Passion knows no limits and is unaffected by age or prejudice, as Seshadri Sukumar's story demonstrates.


He continued to pursue his passion for photography while working as a bank employee for the major part of his career. He decided to take a risk and pursue his ambition of becoming a professional sports photographer as he neared retirement.

Today, he is at the forefront of the media, covering every important moment of the Olympics, including India's historic gold medal victory. He has travelled the world photographing sporting events for the past 35 years, including multiple Olympic games, the FIFA World Cup (2010 and 14), the Asian Games in Qatar (2006) and Guangzhou (2010), the ICC Cricket World Cup, all T20 World Cup tournaments, the Indian Premier League, and tennis tournaments, to name a few.

His nephew, in honour of his brilliance, recently wrote an emotional social media post that has now gone viral, reaching almost a million people.

Many people have been inspired by Seshadri Sukumar’s life and work. He tells True Scoop about his inspiring story.
Seshadri Sukumar was born in Thanjavur, but his parents relocated to Chennai soon after. His father, a printing press manager, taught his son the value of a solid education and ensured that he had a steady career. Seshadri, like many others at the time, applied for a job with a major bank after graduating with a B.Com degree.
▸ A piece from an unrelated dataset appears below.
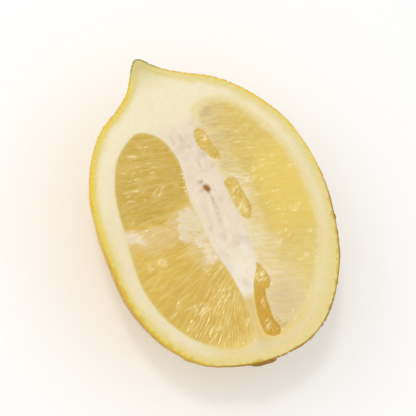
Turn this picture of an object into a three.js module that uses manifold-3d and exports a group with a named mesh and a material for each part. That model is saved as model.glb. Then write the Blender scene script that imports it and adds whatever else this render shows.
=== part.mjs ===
// Half a lemon, cut lengthwise through its middle and lying on its round back with the cut face up.
// Millimetres. +Z is up, out of the cut face. +Y runs along the fruit, from its stem end to its nipple.
// The origin is on the surface that the half rests on, under the middle of its outline.
// The half grew as one piece, so it is one solid. The dry button that the stem left is a second one.
import * as THREE from "three";
import { mergeVertices } from "three/addons/utils/BufferGeometryUtils.js";
import Module from "manifold-3d";

const wasm = await Module();
wasm.setup();

// ---- Driving sizes ----
const LENGTH = 80; // from the stem end to the tip of the nipple
const WIDTH = 58.4; // across the cut face at its widest
const DEPTH = 28.6; // from the resting flat up to the cut face
const REST_FLAT = 0.35; // how far the round back is pressed flat where it rests
const PEEL_WALL = 4.6; // rind and pith together, beside the pulp and past its stem end
const PULP_DROP = 0.5; // the bare pulp lies this far below the pith around it
const FILM_DROP = 0.2; // the skin that still covers a segment lies this far below the pith
const SLOT_DEPTH = 1.4; // where that skin is torn open, down from the cut face
const PIT_DEPTH = 0.8; // the small brown hollow in the core
const PIT_LENGTH = 2.2;
const PIT_WIDTH = 1.3;
const BUTTON_RADIUS = 3.2; // the dry button at the stem end
const BUTTON_WALL = 0.6;
const GAP = 0.3; // between the button and the rind under it

// ---- How finely the curved surfaces are faceted ----
const BODY_SECTIONS = 64;
const BODY_ARC_STEPS = 32;
const OUTLINE_STEPS_PER_POINT = 3;
const PIT_SIDES = 12;
const BUTTON_SIDES = 32;
const ABOVE = 4; // how far a cutting shape stands past the face that it cuts
const MERGE_DISTANCE = 1e-4;

// Each station is [place along the fruit, left edge, right edge], as shares of the half length and the
// half width.
const STATIONS = [
  [1.0, -0.122, -0.122],
  [0.983, -0.158, -0.075],
  [0.938, -0.205, -0.017],
  [0.875, -0.257, 0.089],
  [0.813, -0.322, 0.24],
  [0.75, -0.435, 0.411],
  [0.663, -0.634, 0.568],
  [0.525, -0.795, 0.736],
  [0.325, -0.925, 0.901],
  [0.1, -0.983, 0.979],
  [-0.125, -1.0, 1.0],
  [-0.35, -0.988, 0.955],
  [-0.563, -0.904, 0.87],
  [-0.738, -0.767, 0.733],
  [-0.863, -0.603, 0.589],
  [-0.945, -0.356, 0.432],
  [-0.988, -0.137, 0.257],
  [-1.0, 0.051, 0.051],
];

// Closed outlines on the cut face, anticlockwise from above. Each point is [across, along], as shares of the
// half width and half length inside the peel.
const LEFT_SEGMENT = [
  [-0.415, 0.644], [-0.528, 0.621], [-0.711, 0.523], [-0.825, 0.381], [-0.886, 0.24], [-0.927, 0.028],
  [-0.959, -0.141], [-0.976, -0.282], [-0.955, -0.424], [-0.886, -0.579], [-0.764, -0.734],
  [-0.589, -0.862], [-0.386, -0.944], [-0.244, -0.96], [-0.122, -0.918], [-0.081, -0.791],
  [-0.081, -0.621], [-0.106, -0.466], [-0.163, -0.282], [-0.187, -0.028], [-0.187, 0.113],
  [-0.142, 0.339], [-0.179, 0.489], [-0.252, 0.579],
];
const RIGHT_SEGMENT = [
  [0.171, 0.579], [0.098, 0.48], [0.114, 0.395], [0.179, 0.311], [0.195, 0.141], [0.211, -0.056],
  [0.232, -0.198], [0.187, -0.367], [0.13, -0.52], [0.061, -0.621], [0.008, -0.734], [-0.02, -0.847],
  [-0.008, -0.944], [0.073, -0.983], [0.224, -0.966], [0.366, -0.932], [0.488, -0.884], [0.65, -0.763],
  [0.793, -0.636], [0.894, -0.523], [0.972, -0.339], [1.0, -0.17], [0.996, 0.028], [0.951, 0.192],
  [0.854, 0.362], [0.752, 0.494], [0.622, 0.616], [0.467, 0.681], [0.325, 0.692], [0.199, 0.655],
];
// where the skin of the right segment is torn open beside the core, from the nipple end down
const SLOTS = [
  [
    [0.163, 0.531], [0.106, 0.494], [0.098, 0.452], [0.114, 0.395], [0.163, 0.339], [0.224, 0.305],
    [0.264, 0.282], [0.268, 0.325], [0.244, 0.395], [0.224, 0.466], [0.203, 0.508],
  ],
  [
    [0.203, 0.124], [0.199, 0.056], [0.203, -0.028], [0.22, -0.099], [0.256, -0.155], [0.301, -0.169],
    [0.346, -0.141], [0.362, -0.085], [0.35, -0.028], [0.337, 0.056], [0.309, 0.121],
  ],
  [
    [0.167, -0.508], [0.154, -0.551], [0.098, -0.576], [0.061, -0.63], [0.028, -0.706], [0.0, -0.791],
    [-0.02, -0.876], [-0.016, -0.932], [0.012, -0.969], [0.073, -0.983], [0.122, -0.983],
    [0.146, -0.949], [0.142, -0.904], [0.122, -0.862], [0.13, -0.805], [0.138, -0.72], [0.171, -0.655],
    [0.211, -0.664], [0.244, -0.621], [0.244, -0.579], [0.211, -0.508], [0.183, -0.475],
  ],
];
// the scrap of skin that still lies across the left segment
const SCRAP = [
  [-0.16, 0.042], [-0.285, 0.062], [-0.386, 0.042], [-0.427, -0.028], [-0.459, -0.113], [-0.427, -0.169],
  [-0.325, -0.198], [-0.325, -0.254], [-0.244, -0.353], [-0.14, -0.362],
];
const PIT_PLACE = [0.024, 0.119];
const BUTTON_PLACE = -0.11; // across, as a share of the half width

// ---- Sizes worked out from the above ----
const HALF_LENGTH = LENGTH / 2;
const HALF_WIDTH = WIDTH / 2;
const FULL_DEPTH = DEPTH + REST_FLAT; // of the round back, before it is pressed flat
const PULP_HALF_LENGTH = HALF_LENGTH - PEEL_WALL;
const PULP_HALF_WIDTH = HALF_WIDTH - PEEL_WALL;

// A closed geometry as a manifold-3d solid.
function solidOf(geometry) {
  const bare = geometry.clone();
  bare.deleteAttribute("normal");
  bare.deleteAttribute("uv");
  const merged = mergeVertices(bare, MERGE_DISTANCE);
  const corners = merged.index.array;
  const kept = [];
  for (let i = 0; i < corners.length; i += 3) {
    const [a, b, c] = [corners[i], corners[i + 1], corners[i + 2]];
    if (a !== b && b !== c && c !== a) kept.push(a, b, c);
  }
  return new wasm.Manifold(
    new wasm.Mesh({
      numProp: 3,
      vertProperties: merged.getAttribute("position").array,
      triVerts: new Uint32Array(kept),
    }),
  );
}

// A manifold-3d solid as a geometry.
function geometryOf(solid) {
  const mesh = solid.getMesh();
  const places = new Float32Array(mesh.numVert * 3);
  for (let i = 0; i < mesh.numVert; i++) {
    const from = i * mesh.numProp;
    places.set(mesh.vertProperties.subarray(from, from + 3), i * 3);
  }
  const geometry = new THREE.BufferGeometry();
  geometry.setAttribute("position", new THREE.BufferAttribute(places, 3));
  geometry.setIndex(new THREE.BufferAttribute(new Uint32Array(mesh.triVerts), 1));
  geometry.computeVertexNormals();
  return geometry;
}

// Closed sections, each a list of the same number of points, joined into one skin. The first and last have
// no width, so they close the ends. A section runs anticlockwise, seen from its +Y side.
function skinOf(sections) {
  const places = sections.flatMap((section) => section.flatMap((p) => [p.x, p.y, p.z]));
  const count = sections[0].length;
  const corners = [];
  for (let s = 0; s + 1 < sections.length; s++) {
    for (let i = 0; i < count; i++) {
      const j = (i + 1) % count;
      const [a, b] = [s * count + i, s * count + j];
      const [c, d] = [a + count, b + count];
      corners.push(a, c, b, b, c, d);
    }
  }
  const geometry = new THREE.BufferGeometry();
  geometry.setAttribute("position", new THREE.Float32BufferAttribute(places, 3));
  geometry.setIndex(corners);
  const merged = mergeVertices(geometry, MERGE_DISTANCE);
  merged.computeVertexNormals();
  return merged;
}

// The same skin with every point moved out along its normal.
function grown(skin, distance) {
  const moved = skin.clone();
  const place = moved.getAttribute("position");
  const normal = skin.getAttribute("normal");
  const p = new THREE.Vector3();
  const n = new THREE.Vector3();
  for (let i = 0; i < place.count; i++) {
    p.fromBufferAttribute(place, i).addScaledVector(n.fromBufferAttribute(normal, i), distance);
    place.setXYZ(i, p.x, p.y, p.z);
  }
  return moved;
}

// A block wider and longer than the fruit, from the resting surface up to the cut face.
function belowCut() {
  const block = new THREE.BoxGeometry(2 * WIDTH, 2 * LENGTH, DEPTH);
  return solidOf(block.translate(0, 0, DEPTH / 2));
}

// Closely spaced stations on smooth edges, in millimetres: place along, left edge and right edge.
function smoothStations() {
  const curve = new THREE.CatmullRomCurve3(
    STATIONS.map(([along, left, right]) =>
      new THREE.Vector3(left * HALF_WIDTH, along * HALF_LENGTH, right * HALF_WIDTH)),
    false,
    "centripetal",
  );
  return curve.getPoints(BODY_SECTIONS).map((p) => ({ y: p.y, left: p.x, right: p.z }));
}

// The round back's skin, with straight sides that stand above the cut face.
function bodySkin() {
  return skinOf(smoothStations().map(({ y, left, right }) => {
    const middle = (left + right) / 2;
    const half = (right - left) / 2;
    const depth = (half / HALF_WIDTH) * FULL_DEPTH;
    const section = [new THREE.Vector3(left, y, DEPTH + ABOVE), new THREE.Vector3(right, y, DEPTH + ABOVE)];
    for (let i = 0; i <= BODY_ARC_STEPS; i++) {
      const turn = (Math.PI * i) / BODY_ARC_STEPS;
      const across = middle + half * Math.cos(turn);
      section.push(new THREE.Vector3(across, y, DEPTH - depth * Math.sin(turn)));
    }
    return section;
  }));
}

// A smooth closed outline on the cut face, cut straight down to some depth under it.
function well(outline, depth) {
  const curve = new THREE.CatmullRomCurve3(
    outline.map(([x, y]) => new THREE.Vector3(x * PULP_HALF_WIDTH, y * PULP_HALF_LENGTH, 0)),
    true,
    "centripetal",
  );
  const points = curve.getPoints(outline.length * OUTLINE_STEPS_PER_POINT).slice(0, -1);
  const shape = new THREE.Shape(points.map((p) => new THREE.Vector2(p.x, p.y)));
  const extruded = new THREE.ExtrudeGeometry(shape, { depth: depth + ABOVE, bevelEnabled: false });
  return solidOf(extruded.translate(0, 0, DEPTH - depth));
}

// The small brown hollow in the core.
function pit() {
  const drill = new THREE.CylinderGeometry(0.5, 0.5, 2 * PIT_DEPTH, PIT_SIDES);
  drill.rotateX(Math.PI / 2).scale(PIT_WIDTH, PIT_LENGTH, 1);
  return solidOf(drill.translate(PIT_PLACE[0] * PULP_HALF_WIDTH, PIT_PLACE[1] * PULP_HALF_LENGTH, DEPTH));
}

// The half fruit, with its pulp, torn skin and pit sunk below the pith.
function lemonHalf(skin) {
  const barePulp = well(LEFT_SEGMENT, PULP_DROP).subtract(well(SCRAP, PULP_DROP + ABOVE));
  const coveredPulp = [well(LEFT_SEGMENT, FILM_DROP), well(RIGHT_SEGMENT, FILM_DROP)];
  const slots = SLOTS.map((slot) => well(slot, SLOT_DEPTH));
  const half = solidOf(skin).intersect(belowCut());
  return [barePulp, ...coveredPulp, ...slots, pit()].reduce((left, cut) => left.subtract(cut), half);
}

// The dry stem button, halved by the cut, seated on the rind at the stem end.
function stemButton(skin) {
  const disc = new THREE.CylinderGeometry(BUTTON_RADIUS, BUTTON_RADIUS, HALF_LENGTH, BUTTON_SIDES);
  disc.translate(BUTTON_PLACE * HALF_WIDTH, -HALF_LENGTH, DEPTH);
  return solidOf(disc)
    .intersect(solidOf(grown(skin, GAP + BUTTON_WALL)))
    .subtract(solidOf(grown(skin, GAP)))
    .intersect(belowCut());
}

function named(name, solid, color, roughness) {
  const material = new THREE.MeshStandardMaterial({ color, roughness, metalness: 0 });
  const mesh = new THREE.Mesh(geometryOf(solid), material);
  mesh.name = name;
  return mesh;
}

const skin = bodySkin();
const lemon = new THREE.Group();
lemon.add(named("lemon_half", lemonHalf(skin), 0xe6bd2a, 0.45));
lemon.add(named("stem_button", stemButton(skin), 0x5c4420, 0.85));

export default lemon;
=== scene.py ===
# Half a lemon, cut lengthwise and lying on its peel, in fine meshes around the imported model.
# Shapes are worked out in millimetres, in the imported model's frame, and become metres when a mesh is made.
import math

import bmesh
import bpy
import numpy as np
from mathutils import Matrix, Vector
from mathutils.geometry import delaunay_2d_cdt
from mathutils.kdtree import KDTree


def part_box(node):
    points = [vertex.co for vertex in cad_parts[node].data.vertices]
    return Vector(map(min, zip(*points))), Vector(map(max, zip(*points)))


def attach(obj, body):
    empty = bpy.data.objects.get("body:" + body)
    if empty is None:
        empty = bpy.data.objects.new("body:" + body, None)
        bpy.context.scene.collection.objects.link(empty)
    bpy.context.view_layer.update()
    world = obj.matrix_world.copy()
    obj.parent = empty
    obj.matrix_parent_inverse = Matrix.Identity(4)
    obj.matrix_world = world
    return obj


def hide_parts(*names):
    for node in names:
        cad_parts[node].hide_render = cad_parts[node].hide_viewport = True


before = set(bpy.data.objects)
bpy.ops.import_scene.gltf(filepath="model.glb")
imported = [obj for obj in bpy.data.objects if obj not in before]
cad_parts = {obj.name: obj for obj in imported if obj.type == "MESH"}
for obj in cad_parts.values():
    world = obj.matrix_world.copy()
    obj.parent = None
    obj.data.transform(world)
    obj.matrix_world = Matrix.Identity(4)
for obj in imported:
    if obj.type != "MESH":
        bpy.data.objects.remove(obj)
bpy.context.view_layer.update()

MM = 0.001
LOW, HIGH = (np.array(corner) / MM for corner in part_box("lemon_half"))
BUTTON_LOW, BUTTON_HIGH = (np.array(corner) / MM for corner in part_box("stem_button"))
HALF_WIDTH = (HIGH[0] - LOW[0]) / 2
HALF_LENGTH = (HIGH[1] - LOW[1]) / 2
TOP = HIGH[2]  # the height of the cut face

# ---- Sizes, in millimetres ----
REST_FLAT = 0.35  # the round back is pressed flat by this much
DEPTH_SHARE = (TOP + REST_FLAT) / HALF_WIDTH  # how deep the round back is for its half width
PEEL_WALL = 4.6  # rind and pith beside the pulp
RIND_WALL = 1.3
WELL_DEPTH = 3.5  # how deep the pulp pieces reach into the pith piece
PULP_DROP = 0.32
SKIN_DROP = 0.12
SKIN_WALL = 0.15
SKINNED_PULP_DROP = 0.34  # the pulp under the segment skin
SCRAP_DROP = 0.16
SCRAP_WALL = 0.3
PULP_GAP = 0.02  # between the pulp pieces and the floor of their wells
ON_FACE = 1e-4  # points this near the cut face's height are on it
SHARP_ANGLE = math.radians(48)  # surfaces that meet at more than this keep a sharp edge
FINE = 0.1  # the spacing of the loops from which distances are measured
RIND_STEPS = 156  # quads along a quarter of the round back
DOME_RINGS = 14
RIM_SPACING = 0.2
PITH_SPACING = 0.26
PULP_SPACING = 0.19
SKIN_SPACING = 0.22
HIDDEN_PULP_SPACING = 0.25
SCRAP_SPACING = 0.22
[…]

“In those days, the appointment process may take months or even years. So I applied for the position in 1976 and received confirmation of my appointment and a letter in 1978. I chose to acquire new skills including typewriting, bookkeeping, photography, and moreover the two years in between. But it was photography that I fell in love with.

After receiving confirmation of the job, I went to work as a chief cashier at a bank in Manampatti, near Mahabalipuram. I was relocated to Chennai after ten months, and in 1979, my employers recognised my photographic skills and hired me as their official photographer,” he adds, adding that he managed his multiple duties for the following 21 years. He started working as a freelance sports photographer in 1984.

“At the time, I was really interested in photography, but purchasing a brand new camera was too expensive. I recall approaching one of the top photojournalists and asking if he would sell me an old camera. He said it will cost Rs 1,200. But this was out of my budget range, so to escape the issue, I urged him to reduce the price to Rs 600, believing I'd made an impossible bargain.

I was surprised that he agreed. That's when I decided to take my photography more seriously. He “pushed” him to pursue a career in the profession, he claims.

He began accepting foreign assignments after retiring in 2001, covering a variety of iconic sporting events.

“Sports is all about passion and its expression,” he added, recalling such unforgettable occasions. As sports photographers, it is our responsibility to capture the most important moments, whether they are won or lost. One such incident was when Helen Maroulis made history by defeating 13-time Olympic champion Saori Yoshida, a Japanese freestyle wrestler, at the 2016 Rio Olympics.

For the United States, it was a historic moment, but for Japan, especially Yoshida, it was a shattering defeat. “The raw emotion of grief on her face was caught in my photograph.” The Photographic Society of America later awarded Seshadri a gold medal for this image.

In 2012, the Chennai-based photographer received the prestigious Rotary Award for his unwavering contributions to the field. One of Seshadri's most memorable events, in addition to numerous other honours, was when ace batsman Sachin Tendulkar picked one of his photographs for the book cover of his autobiography, "Playing It My Way," released in 2014.

“When I got a call from a London-based publishing firm asking to use my image in Sachin Tendulkar's book, I was shocked and speechless for a time. He had picked mine out of thousands of clicks, and that was such an honour. I was taken aback when they started talking about remuneration since it wasn't about the money, but about the recognition. Seshadri Sukumar expresses his gratitude by saying, "I am deeply humbled by it."

His love for his craft and sports has driven him to push the boundaries and improve every day. He has done it all, from sitting in a single position for almost 4 hours to get a single image of Usain Bolt to photographing the top national and worldwide sports personalities. “After that, I'd like to publish a picture book about synchronised swimming as a sport,” he says. And I only feel as if I'm getting started!”

Seshadri Sukumar's inspiring story shows that there are no limits to your passion. A person at any age can fulfil his/her dreams and follow his passion.